Ad avere avuto interessi nei lavori di costruzione sarebbero stati anche Luigi Mancuso e Pasquale Gallone, ritenuti dagli inquirenti i «vertici provinciali della struttura di ‘ndrangheta» vibonese. Il dettaglio emerge da una particolare conversazione intercettata e trascritta nell’inchiesta Maestrale Carthago tra Domenico Cracolici, Michele Galati e una terza persona. Tema del dibattito i proventi che secondo Cracolici avrebbero dovuto destinare a lui per «portargli il rispetto che merita». «Lo devono prendere… vengono da me e dicono “Oh Mimmo tieni che questi sono i tuoi!“». I soldi, derivanti dall’appalto dell’ospedale, secondo gli intercettati, dovrebbero essere spartiti quasi automaticamente, senza che nessuno vada dai vertici a “pretendere” la propria quota. Una questione più di “potere” che economica. «E se pensano che ci rispettano, allora prendono i soldi e ce li portano!
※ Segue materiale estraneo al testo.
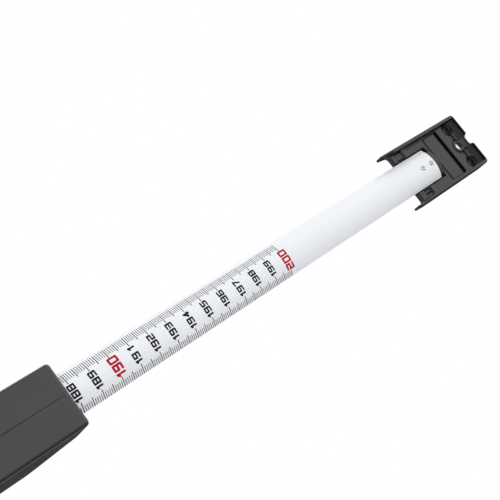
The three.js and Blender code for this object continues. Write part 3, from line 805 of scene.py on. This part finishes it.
# The studio: soft glows in a dim room, three on the wall side, two in front and one overhead. Each has a
# direction, a strength, and two cosines: where the glow starts and where it is full.
GLOWS = [
    ((0.62, 0.68, 0.40), 0.96, 0.30, 0.95),
    ((-0.10, 0.75, 0.66), 0.60, 0.55, 0.98),
    ((-0.30, 0.80, 0.50), 0.14, 0.00, 1.00),
    ((0.78, -0.55, 0.30), 1.40, 0.58, 0.97),
    ((-0.75, -0.62, 0.25), 0.60, 0.76, 0.98),
    ((0.0, 0.0, 1.0), 0.90, 0.78, 0.98),
]
ROOM_BRIGHTNESS = 0.035


def glow(tree, direction, strength, start, full):
    """A soft round glow of light from one direction."""
    incoming = tree.nodes.new("ShaderNodeTexCoord").outputs["Generated"]
    facing = tree.nodes.new("ShaderNodeVectorMath")
    facing.operation = "DOT_PRODUCT"
    tree.links.new(incoming, facing.inputs[0])
    facing.inputs[1].default_value = Vector(direction).normalized()
    share = ramp(Field(tree, facing.outputs["Value"]), start, full)
    smooth = share * share * (-(share * 2) + 3)
    return smooth * strength


def make_light():
    """The light of the glows, and a plain white backdrop that only the camera sees."""
    scene.view_settings.view_transform = "Standard"
    world = bpy.data.worlds.new("studio")
    world.use_nodes = True
    tree = world.node_tree
    light = tree.nodes["Background"]
    brightness = constant(tree, ROOM_BRIGHTNESS)
    for direction, strength, start, full in GLOWS:
        brightness = brightness + glow(tree, direction, strength, start, full)
    feed(tree, light.inputs["Strength"], brightness)
    light.inputs["Color"].default_value = (0.985, 0.99, 1.0, 1)
    backdrop = tree.nodes.new("ShaderNodeBackground")
    backdrop.inputs["Color"].default_value = grey(1)
    seen = tree.nodes.new("ShaderNodeMixShader")
    tree.links.new(tree.nodes.new("ShaderNodeLightPath").outputs["Is Camera Ray"], seen.inputs[0])
    tree.links.new(light.outputs[0], seen.inputs[1])
    tree.links.new(backdrop.outputs[0], seen.inputs[2])
    tree.links.new(seen.outputs[0], tree.nodes["World Output"].inputs["Surface"])
    scene.world = world


make_floor()
make_light()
Se rispetto non ce n’è… soldi non ne portano!”… Ed io non ne ho bisogno!». Dell’interesse dei Mancuso ne scrissero anche i magistrati in Rinascita Scott, riportando le parole di un imprenditore vibonese, il quale asseriva che Luigi Mancuso «gli prometteva di inserirlo nei lavori che sarebbero dovuti iniziare per la costruzione del nuovo ospedale di Vibo Valentia». Lavori che, specificano gli inquirenti, non sono poi iniziati, di fatto come se la lentezza della macchina burocratica abbia “ingolfato” persino le mire ‘ndranghetiste. (Ma.Ru.)